Сестру Галю нашел в Выборге. Она всю войну проработала в госпитале. От нее же узнал: мама жива, здорова, работает в Красном Селе. С ней и младший брат Сергей. Дали им телеграмму, что выезжаю.
Еду. Все, все вокруг такое близкое, родное! Тоска по дому, по матери, которая все время жила во мне на протяжении фронтовых лет, вдруг уступила место мятежной неудержимой радости. В мыслях представлял встречу с человеком, образ которого днем и ночью стоял перед глазами.
Вышел на перрон. Осмотрелся. Пассажиры растеклись в разных направлениях, а я остался один на перроне.
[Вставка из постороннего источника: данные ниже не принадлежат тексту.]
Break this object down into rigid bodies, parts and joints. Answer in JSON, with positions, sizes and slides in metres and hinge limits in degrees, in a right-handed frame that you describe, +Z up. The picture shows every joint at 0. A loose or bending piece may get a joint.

Никого...
Вдруг вижу - идет парнишка. Он как-то внимательно посмотрел на меня, опустил голову и пошел дальше. У меня екнуло сердце.
- Ты кого встречаешь? - спросил я хлопчика. Он пристально окинул меня взглядом с головы до ног, несмело подошел:
- А вы случайно будете не дядя Драченко?
Я остолбенел. Сгреб его в охапку, прижал, волнуясь, к груди:
- Сережа! Брат Сергей! Да какой же я тебе дядя? А где мама?
- Она сейчас на работе... на ферме.
Через час мы мчались на райкомовской машине в колхоз. На ферме в это время обедали. Женщины сразу зашушукались: к Прасковье приехали. Наверное,
старший сын.
И вот мы стоим в столовой друг перед другом. Ни она, ни я не можем вымолвить слова. Мать смотрит куда-то мимо меня, напрягает зрение, будто старается разглядеть что-то далекое-далекое.
- Мама, это же я, Иван, твой сын, - почти застонал от радости и подошел ближе к ней.
- Я вас не знаю. - Она закрыла лицо руками, пошатнулась и упала.
Когда очнулась после обморочного состояния, протянула сухие, вымученные работой руки, сказала:
- Господи, Иван?
О том, что отец погиб на Ленинградском фронте, знал раньше, еще в 1942 году. Но сколько еще бед легло на материнские плечи!
Она и Сергей были в Освенциме - чудовищной фабрике смерти. Мне ли это не понять? А потом в свое имение их увез бауэр Вилли Шульц, отобрав украинок, которые хорошо могут работать. Работали у него вместе с пленным французом и полячкой. Спину гнули на хозяйчика от зари до зари. А кормились вместе с животными. Когда слушал это, у меня все внутри кипело: если бы его встретил!